Quote only the part that opens with the line containing "bottom_cone = Pos(0, 0, nut_height)" and closes with the line containing "broad_filing_high = 0.52". Keep both of those lines.
******
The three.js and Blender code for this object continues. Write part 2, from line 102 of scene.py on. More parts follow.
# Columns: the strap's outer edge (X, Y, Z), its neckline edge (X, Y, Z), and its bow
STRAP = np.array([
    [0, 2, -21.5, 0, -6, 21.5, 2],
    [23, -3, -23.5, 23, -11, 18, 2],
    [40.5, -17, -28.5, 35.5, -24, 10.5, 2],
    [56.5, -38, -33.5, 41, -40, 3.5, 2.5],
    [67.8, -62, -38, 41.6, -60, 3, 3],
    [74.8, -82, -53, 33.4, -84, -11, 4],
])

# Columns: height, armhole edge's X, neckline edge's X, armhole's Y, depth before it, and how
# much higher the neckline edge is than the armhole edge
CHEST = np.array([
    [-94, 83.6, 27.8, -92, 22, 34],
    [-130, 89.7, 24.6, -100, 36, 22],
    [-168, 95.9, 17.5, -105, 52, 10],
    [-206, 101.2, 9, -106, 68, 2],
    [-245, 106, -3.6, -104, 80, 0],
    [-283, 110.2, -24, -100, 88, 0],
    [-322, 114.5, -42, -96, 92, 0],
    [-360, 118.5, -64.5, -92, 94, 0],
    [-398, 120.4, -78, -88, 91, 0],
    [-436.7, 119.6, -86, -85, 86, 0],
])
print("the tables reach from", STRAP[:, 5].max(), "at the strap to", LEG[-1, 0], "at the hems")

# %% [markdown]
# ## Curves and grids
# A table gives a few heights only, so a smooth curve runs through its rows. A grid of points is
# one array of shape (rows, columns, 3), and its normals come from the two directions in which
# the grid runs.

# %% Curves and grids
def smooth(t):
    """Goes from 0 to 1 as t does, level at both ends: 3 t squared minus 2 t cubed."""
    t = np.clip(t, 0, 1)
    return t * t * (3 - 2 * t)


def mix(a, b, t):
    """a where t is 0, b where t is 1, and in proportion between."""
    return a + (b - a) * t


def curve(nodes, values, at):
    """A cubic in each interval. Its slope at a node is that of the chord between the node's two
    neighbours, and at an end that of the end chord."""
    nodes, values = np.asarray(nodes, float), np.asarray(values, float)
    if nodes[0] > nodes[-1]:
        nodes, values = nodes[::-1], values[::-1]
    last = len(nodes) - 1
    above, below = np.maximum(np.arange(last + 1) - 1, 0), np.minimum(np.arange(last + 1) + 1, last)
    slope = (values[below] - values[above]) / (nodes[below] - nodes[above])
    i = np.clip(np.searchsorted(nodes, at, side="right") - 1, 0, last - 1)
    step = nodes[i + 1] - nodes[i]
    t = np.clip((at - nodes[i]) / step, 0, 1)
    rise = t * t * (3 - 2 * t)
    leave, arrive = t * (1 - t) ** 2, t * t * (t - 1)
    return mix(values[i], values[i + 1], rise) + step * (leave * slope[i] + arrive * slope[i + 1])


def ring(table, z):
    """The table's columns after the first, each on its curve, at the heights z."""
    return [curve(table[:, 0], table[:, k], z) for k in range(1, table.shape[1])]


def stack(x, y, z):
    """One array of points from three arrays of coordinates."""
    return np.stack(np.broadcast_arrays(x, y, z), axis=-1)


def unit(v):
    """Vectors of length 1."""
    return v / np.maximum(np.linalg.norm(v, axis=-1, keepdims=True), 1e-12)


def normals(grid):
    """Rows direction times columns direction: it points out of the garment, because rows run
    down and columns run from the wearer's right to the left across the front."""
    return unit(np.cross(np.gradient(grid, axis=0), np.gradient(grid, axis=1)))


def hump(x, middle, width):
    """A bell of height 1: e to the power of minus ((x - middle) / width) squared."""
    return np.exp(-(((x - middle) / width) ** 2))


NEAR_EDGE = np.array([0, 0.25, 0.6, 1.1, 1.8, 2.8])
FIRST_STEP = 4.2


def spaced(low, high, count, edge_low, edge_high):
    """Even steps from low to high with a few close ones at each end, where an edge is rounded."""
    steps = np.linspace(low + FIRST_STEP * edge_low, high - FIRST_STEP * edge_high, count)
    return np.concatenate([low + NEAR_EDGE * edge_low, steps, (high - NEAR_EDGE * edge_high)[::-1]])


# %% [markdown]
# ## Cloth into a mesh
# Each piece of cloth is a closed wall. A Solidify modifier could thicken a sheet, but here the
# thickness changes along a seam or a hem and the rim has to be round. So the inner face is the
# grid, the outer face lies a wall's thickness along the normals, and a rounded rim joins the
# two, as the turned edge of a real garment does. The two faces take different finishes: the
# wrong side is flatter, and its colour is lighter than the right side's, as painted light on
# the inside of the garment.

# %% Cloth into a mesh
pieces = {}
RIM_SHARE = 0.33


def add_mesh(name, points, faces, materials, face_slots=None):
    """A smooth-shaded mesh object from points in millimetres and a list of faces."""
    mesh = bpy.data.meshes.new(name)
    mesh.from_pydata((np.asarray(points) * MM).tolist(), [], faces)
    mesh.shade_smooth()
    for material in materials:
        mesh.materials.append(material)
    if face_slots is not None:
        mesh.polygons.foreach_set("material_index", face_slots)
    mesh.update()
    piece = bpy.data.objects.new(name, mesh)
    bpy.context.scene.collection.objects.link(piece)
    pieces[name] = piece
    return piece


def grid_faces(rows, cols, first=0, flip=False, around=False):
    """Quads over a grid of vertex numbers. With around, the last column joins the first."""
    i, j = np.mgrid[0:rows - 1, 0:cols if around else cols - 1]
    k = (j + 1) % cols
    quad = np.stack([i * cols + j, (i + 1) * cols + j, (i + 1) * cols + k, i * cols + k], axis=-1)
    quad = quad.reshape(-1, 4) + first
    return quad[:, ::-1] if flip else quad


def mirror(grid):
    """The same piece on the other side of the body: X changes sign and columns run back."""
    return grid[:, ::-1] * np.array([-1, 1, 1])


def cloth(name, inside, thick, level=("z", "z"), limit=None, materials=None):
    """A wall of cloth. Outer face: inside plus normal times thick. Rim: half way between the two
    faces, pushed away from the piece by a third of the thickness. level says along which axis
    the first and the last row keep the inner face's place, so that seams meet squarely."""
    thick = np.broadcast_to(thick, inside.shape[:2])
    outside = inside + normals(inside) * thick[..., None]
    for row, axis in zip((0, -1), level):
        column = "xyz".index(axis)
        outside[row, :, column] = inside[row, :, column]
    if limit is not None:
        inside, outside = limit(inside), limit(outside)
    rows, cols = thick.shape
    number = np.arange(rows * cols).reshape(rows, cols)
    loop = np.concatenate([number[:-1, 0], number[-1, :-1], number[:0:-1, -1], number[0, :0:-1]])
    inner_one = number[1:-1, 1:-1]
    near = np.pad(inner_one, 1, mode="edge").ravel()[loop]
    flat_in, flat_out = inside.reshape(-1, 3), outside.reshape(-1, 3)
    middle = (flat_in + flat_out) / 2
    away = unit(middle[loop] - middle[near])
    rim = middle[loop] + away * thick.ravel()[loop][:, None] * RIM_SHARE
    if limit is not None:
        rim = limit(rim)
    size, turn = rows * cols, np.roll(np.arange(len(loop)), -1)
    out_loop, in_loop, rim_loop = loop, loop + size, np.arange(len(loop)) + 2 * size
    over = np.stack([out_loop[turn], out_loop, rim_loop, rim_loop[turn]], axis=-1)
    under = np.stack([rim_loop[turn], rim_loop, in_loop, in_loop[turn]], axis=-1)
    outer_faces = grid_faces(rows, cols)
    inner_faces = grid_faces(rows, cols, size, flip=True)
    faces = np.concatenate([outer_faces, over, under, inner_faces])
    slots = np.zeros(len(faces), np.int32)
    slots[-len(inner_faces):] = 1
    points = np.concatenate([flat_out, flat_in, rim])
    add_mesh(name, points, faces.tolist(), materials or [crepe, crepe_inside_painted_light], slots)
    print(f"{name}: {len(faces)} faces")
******
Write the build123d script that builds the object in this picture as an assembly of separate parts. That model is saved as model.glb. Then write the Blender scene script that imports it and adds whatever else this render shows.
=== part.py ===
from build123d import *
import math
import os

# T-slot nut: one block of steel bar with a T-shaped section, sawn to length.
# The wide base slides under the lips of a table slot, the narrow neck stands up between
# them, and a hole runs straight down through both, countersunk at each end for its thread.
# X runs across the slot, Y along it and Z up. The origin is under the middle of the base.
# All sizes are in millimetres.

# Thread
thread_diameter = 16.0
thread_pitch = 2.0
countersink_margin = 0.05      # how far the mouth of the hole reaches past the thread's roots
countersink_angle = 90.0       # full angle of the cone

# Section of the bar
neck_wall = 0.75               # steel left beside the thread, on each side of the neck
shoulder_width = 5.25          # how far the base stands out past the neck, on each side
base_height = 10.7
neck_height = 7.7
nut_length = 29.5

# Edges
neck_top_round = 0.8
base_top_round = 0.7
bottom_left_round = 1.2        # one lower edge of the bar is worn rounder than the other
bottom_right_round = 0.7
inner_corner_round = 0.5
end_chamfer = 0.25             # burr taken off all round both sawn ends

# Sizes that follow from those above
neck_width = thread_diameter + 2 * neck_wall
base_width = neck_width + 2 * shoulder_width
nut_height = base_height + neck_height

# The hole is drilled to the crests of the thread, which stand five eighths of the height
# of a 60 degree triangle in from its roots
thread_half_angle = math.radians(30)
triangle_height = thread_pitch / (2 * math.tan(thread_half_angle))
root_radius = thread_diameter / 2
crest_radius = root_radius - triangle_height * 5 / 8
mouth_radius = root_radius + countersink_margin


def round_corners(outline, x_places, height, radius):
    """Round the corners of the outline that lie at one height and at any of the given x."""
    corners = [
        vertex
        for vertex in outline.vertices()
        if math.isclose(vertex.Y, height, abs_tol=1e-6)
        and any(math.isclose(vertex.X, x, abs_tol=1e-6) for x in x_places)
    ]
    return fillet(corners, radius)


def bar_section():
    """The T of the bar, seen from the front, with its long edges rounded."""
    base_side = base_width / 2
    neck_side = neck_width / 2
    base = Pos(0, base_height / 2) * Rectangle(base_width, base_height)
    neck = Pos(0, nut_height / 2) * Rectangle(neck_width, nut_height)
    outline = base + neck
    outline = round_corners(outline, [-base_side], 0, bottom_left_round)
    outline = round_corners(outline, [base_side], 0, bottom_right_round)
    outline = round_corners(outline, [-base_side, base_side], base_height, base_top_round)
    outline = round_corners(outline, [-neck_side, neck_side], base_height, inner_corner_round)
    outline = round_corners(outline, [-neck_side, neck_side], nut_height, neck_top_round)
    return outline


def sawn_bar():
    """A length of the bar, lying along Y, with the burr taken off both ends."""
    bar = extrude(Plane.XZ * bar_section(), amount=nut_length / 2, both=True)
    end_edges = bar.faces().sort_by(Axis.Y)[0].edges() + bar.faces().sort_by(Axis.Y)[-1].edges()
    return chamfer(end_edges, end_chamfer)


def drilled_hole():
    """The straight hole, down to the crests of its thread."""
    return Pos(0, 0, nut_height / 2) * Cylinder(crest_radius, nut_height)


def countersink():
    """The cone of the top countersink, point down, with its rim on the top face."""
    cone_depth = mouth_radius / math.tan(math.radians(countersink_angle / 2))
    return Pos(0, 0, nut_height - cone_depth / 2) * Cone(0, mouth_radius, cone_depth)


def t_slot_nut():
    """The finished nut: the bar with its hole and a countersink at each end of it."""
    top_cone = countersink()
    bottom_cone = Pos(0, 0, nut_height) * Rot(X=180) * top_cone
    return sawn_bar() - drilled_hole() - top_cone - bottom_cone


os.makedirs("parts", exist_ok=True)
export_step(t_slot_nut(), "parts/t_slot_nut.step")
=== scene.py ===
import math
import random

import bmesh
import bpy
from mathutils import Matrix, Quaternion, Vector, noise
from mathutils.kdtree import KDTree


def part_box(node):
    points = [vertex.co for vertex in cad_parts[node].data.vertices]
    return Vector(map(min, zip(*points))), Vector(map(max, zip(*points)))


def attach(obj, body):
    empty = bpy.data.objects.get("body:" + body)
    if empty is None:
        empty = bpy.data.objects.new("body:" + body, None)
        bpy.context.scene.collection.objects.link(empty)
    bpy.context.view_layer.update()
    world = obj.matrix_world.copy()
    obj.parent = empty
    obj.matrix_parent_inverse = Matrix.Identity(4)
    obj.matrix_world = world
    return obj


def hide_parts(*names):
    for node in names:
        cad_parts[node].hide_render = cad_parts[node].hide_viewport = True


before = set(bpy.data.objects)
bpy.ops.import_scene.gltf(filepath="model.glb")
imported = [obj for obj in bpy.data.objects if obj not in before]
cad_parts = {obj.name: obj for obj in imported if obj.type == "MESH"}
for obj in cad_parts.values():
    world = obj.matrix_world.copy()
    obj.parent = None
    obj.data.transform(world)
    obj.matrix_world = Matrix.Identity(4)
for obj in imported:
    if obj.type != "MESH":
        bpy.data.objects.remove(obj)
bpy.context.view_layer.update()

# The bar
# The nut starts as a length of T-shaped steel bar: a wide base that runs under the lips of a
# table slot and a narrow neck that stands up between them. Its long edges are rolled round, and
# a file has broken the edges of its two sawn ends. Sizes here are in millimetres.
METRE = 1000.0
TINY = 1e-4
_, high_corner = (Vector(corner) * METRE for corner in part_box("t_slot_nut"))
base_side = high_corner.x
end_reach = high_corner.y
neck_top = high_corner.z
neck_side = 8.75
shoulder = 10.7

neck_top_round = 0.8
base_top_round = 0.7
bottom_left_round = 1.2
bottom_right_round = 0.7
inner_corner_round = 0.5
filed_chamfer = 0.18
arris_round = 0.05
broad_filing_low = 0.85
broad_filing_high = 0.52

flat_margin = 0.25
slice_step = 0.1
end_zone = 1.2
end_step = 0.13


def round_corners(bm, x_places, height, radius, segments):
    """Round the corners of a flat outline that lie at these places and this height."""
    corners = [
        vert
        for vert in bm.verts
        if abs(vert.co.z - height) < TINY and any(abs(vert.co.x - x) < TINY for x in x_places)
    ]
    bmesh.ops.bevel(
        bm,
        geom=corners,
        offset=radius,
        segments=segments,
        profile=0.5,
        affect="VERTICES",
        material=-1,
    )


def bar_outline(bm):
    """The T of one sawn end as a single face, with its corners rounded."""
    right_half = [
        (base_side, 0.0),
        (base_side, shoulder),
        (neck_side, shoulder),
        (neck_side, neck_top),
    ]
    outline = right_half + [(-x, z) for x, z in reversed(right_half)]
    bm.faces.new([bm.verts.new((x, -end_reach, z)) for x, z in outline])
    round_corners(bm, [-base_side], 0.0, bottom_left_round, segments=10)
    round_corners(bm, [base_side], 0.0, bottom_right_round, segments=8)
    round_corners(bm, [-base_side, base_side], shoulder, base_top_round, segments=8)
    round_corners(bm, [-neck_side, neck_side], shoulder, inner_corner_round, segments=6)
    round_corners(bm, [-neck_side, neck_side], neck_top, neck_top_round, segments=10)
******
- [Written reply]
    bottom_cone = Pos(0, 0, nut_height) * Rot(X=180) * top_cone
    return sawn_bar() - drilled_hole() - top_cone - bottom_cone


os.makedirs("parts", exist_ok=True)
export_step(t_slot_nut(), "parts/t_slot_nut.step")
=== scene.py ===
import math
import random

import bmesh
import bpy
from mathutils import Matrix, Quaternion, Vector, noise
from mathutils.kdtree import KDTree


def part_box(node):
    points = [vertex.co for vertex in cad_parts[node].data.vertices]
    return Vector(map(min, zip(*points))), Vector(map(max, zip(*points)))


def attach(obj, body):
    empty = bpy.data.objects.get("body:" + body)
    if empty is None:
        empty = bpy.data.objects.new("body:" + body, None)
        bpy.context.scene.collection.objects.link(empty)
    bpy.context.view_layer.update()
    world = obj.matrix_world.copy()
    obj.parent = empty
    obj.matrix_parent_inverse = Matrix.Identity(4)
    obj.matrix_world = world
    return obj


def hide_parts(*names):
    for node in names:
        cad_parts[node].hide_render = cad_parts[node].hide_viewport = True


before = set(bpy.data.objects)
bpy.ops.import_scene.gltf(filepath="model.glb")
imported = [obj for obj in bpy.data.objects if obj not in before]
cad_parts = {obj.name: obj for obj in imported if obj.type == "MESH"}
for obj in cad_parts.values():
    world = obj.matrix_world.copy()
    obj.parent = None
    obj.data.transform(world)
    obj.matrix_world = Matrix.Identity(4)
for obj in imported:
    if obj.type != "MESH":
        bpy.data.objects.remove(obj)
bpy.context.view_layer.update()

# The bar
# The nut starts as a length of T-shaped steel bar: a wide base that runs under the lips of a
# table slot and a narrow neck that stands up between them. Its long edges are rolled round, and
# a file has broken the edges of its two sawn ends. Sizes here are in millimetres.
METRE = 1000.0
TINY = 1e-4
_, high_corner = (Vector(corner) * METRE for corner in part_box("t_slot_nut"))
base_side = high_corner.x
end_reach = high_corner.y
neck_top = high_corner.z
neck_side = 8.75
shoulder = 10.7

neck_top_round = 0.8
base_top_round = 0.7
bottom_left_round = 1.2
bottom_right_round = 0.7
inner_corner_round = 0.5
filed_chamfer = 0.18
arris_round = 0.05
broad_filing_low = 0.85
broad_filing_high = 0.52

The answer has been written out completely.